Die Örtchen werden als Ausgangsziel für Europareisen genutzt
Manche der 23 kleinen Örtchen der Verbandsgemeinde - die Mosel vor der Haustür und Riesling-Steillagen im Rücken - machen den Eindruck, als ob das Wort malerisch eigens für sie erfunden worden sei. Trotzdem leidet die Gegend wie andere auch: die Jungen ziehen weg, die Bevölkerung überaltert, Wohnungen stehen leer. Die Gemeinde liege relativ weit weg von den beiden Oberzentren“ Trier und Koblenz und die Verkehrsanbindung sei eben nicht optimal, sagt Bürgermeister Karl Heinz Simon.
Was die Araber in eine Gegend zieht, darüber können die Moselaner nur spekulieren. Der Wein sei es jedenfalls nicht, denn den dürften sie aus religiösen Gründen nicht trinken, sagt Kunkel-Griffin. Sie vermutet, es ist die schöne Landschaft, das viele Grün, die Ruhe. Einige nutzten zudem die Möglichkeit einzukaufen, selbst ins 150 Kilometer weg gelegene Frankfurt. Für manche sei ihr Domizil gar der Ausgangspunkt für Touren durch Europa. „Die Leute haben ein anderes Entfernungsverständnis“.

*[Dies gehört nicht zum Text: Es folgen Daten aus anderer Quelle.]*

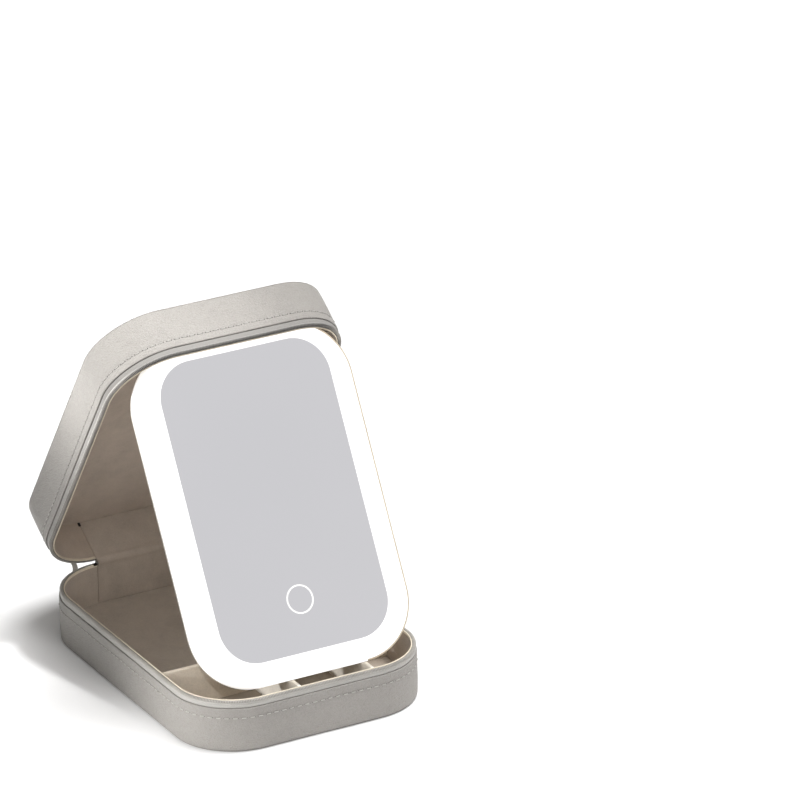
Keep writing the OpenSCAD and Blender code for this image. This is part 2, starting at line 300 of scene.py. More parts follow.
def needle_hole_shade(path, inset, z, up=False, pitch=5.2, length=3.1, start=2.0, mapf=None, size=1.0):
    """small near-black disc at each end of every stitch: painted shade standing in for the needle hole"""
    L = path.length(inset)
    n = int((L - 2 * start) / pitch)
    parts = []
    for i in range(n):
        for e in (-1, 1):
            s = start + (L - 2 * start) * (i + 0.5) / n + e * (length * 0.5 + 0.12)
            (x, y), nn = path.at(s, inset)
            t = np.array((nn[1], -nn[0], 0.0))
            a = np.array((0, 0, 1.0)) if up else np.array((nn[0], nn[1], 0.0))
            b = np.cross(t, a)
            c = np.array((x, y, z), float)
            V = [c - a * 0.22]
            F = []
            m = 8
            for (r, h) in ((0.34, 0.0), (0.30, 0.045), (0.16, 0.06)):
                V += [c + (t * 1.25 * math.cos(2 * math.pi * k / m) + b * math.sin(2 * math.pi * k / m)) * r * size + a * h for k in range(m)]
            V.append(c + a * 0.055)
            for k in range(m):
                q = (k + 1) % m
                F.append((0, 1 + q, 1 + k))
                for ring in (0, 1):
                    F.append((1 + ring * m + k, 1 + ring * m + q, 1 + (ring + 1) * m + q, 1 + (ring + 1) * m + k))
                F.append((1 + 2 * m + k, 1 + 2 * m + q, 1 + 3 * m))
            parts.append((V, F))
    V, F = joined(parts)
    return (mapf(V) if mapf else V), F


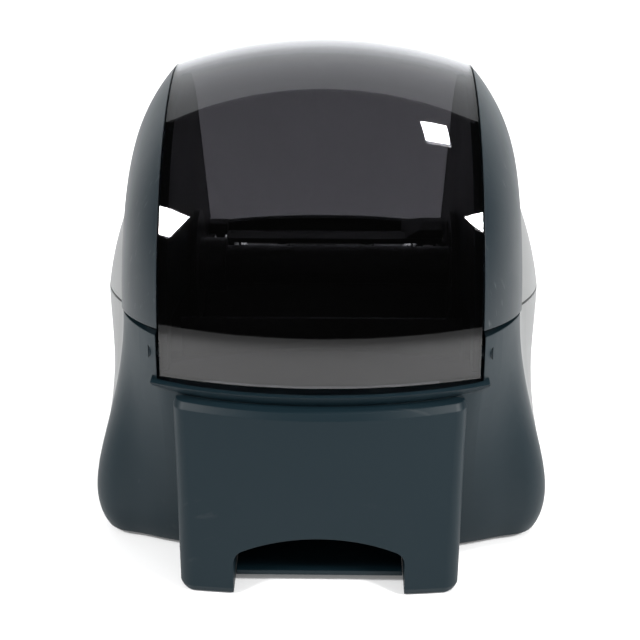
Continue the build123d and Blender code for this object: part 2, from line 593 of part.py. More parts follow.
frame_bridge = (block(-PLATE_X + PLATE_T, PLATE_X - PLATE_T, -64.3, -57.5, 22.0, 23.2)
                + block(-PLATE_X + PLATE_T, PLATE_X - PLATE_T, -64.3, -63.1, 14.0, 22.0))

# ---------------------------------------------------------------- print head
HEAD_HALF = 30.0
STRIP_Z = PLATEN_Z + PLATEN_R + 0.3
head_strip = block(-28, 28, PLATEN_Y - 5.0, PLATEN_Y + 4.5, STRIP_Z, STRIP_Z + 0.8)
heater_line = block(-26, 26, PLATEN_Y - 0.5, PLATEN_Y + 0.5, STRIP_Z - 0.08, STRIP_Z)
HS_Z = STRIP_Z + 0.8
head_heatsink = block(-28.5, 28.5, PLATEN_Y - 5.5, -47.0, HS_Z, HS_Z + 1.2)
for k in range(5):
    head_heatsink = head_heatsink + block(-28.5, 28.5, PLATEN_Y - 5.0 + 2.9 * k, PLATEN_Y - 3.8 + 2.9 * k,
                                          HS_Z + 1.2, HS_Z + 2.6)
head_bracket = (block(-HEAD_HALF, HEAD_HALF, -47.0, -38.5, HS_Z, HS_Z + 1.2)
                + block(-HEAD_HALF, HEAD_HALF, -39.7, -38.5, HS_Z - 4, HS_Z))
for s in (-1, 1):
    x0 = s * HEAD_HALF if s < 0 else HEAD_HALF - 1.2
    ear_lug = slab([(-47, HS_Z), (-38.5, HS_Z), (-38.5, HS_Z + 4.5), (-44.5, HS_Z + 4.5)], x0, x0 + 1.2)
    head_bracket = head_bracket + ear_lug
head_bracket = head_bracket + cyl_x(-PLATE_X - 0.6, -HEAD_HALF, HEAD_PIVOT_Y, HEAD_PIVOT_Z, HEAD_PIVOT_R)
head_bracket = head_bracket + cyl_x(HEAD_HALF, PLATE_X + 0.6, HEAD_PIVOT_Y, HEAD_PIVOT_Z, HEAD_PIVOT_R)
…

Auf jeden Fall sind die Araber willkommen, darüber sind sich der Bürgermeister und die Maklerin einig. Probleme gebe es nicht, heißt es unisono. Im Gegenteil, zwischen Alteingesessenen und den Gästen aus Arabien habe sich manch gute Beziehung entwickelt. „Manchmal kümmern sich die Nachbarn um das Haus, wenn die Leute weg sind“, sagt Kunkel-Griffin. Szenen mit vollverschleierten Frauen an der Mosel gebe es nicht. „Die fallen gar nicht auf“, sagt Simon. „Die wollen sich integrieren“, sagt die Maklerin. Viele ihrer neuen Kunden wollten sogar gerne länger bleiben, aber das Aufenthaltsrecht lasse das leider nicht zu. Dabei könne man doch froh sein, wenn mehr Araber kämen und länger blieben, die würden gerne mehr Geschäfte machen und mehr Geld ausgeben, sagt Kunkel-Griffin. „Das käme doch der Region zugute“.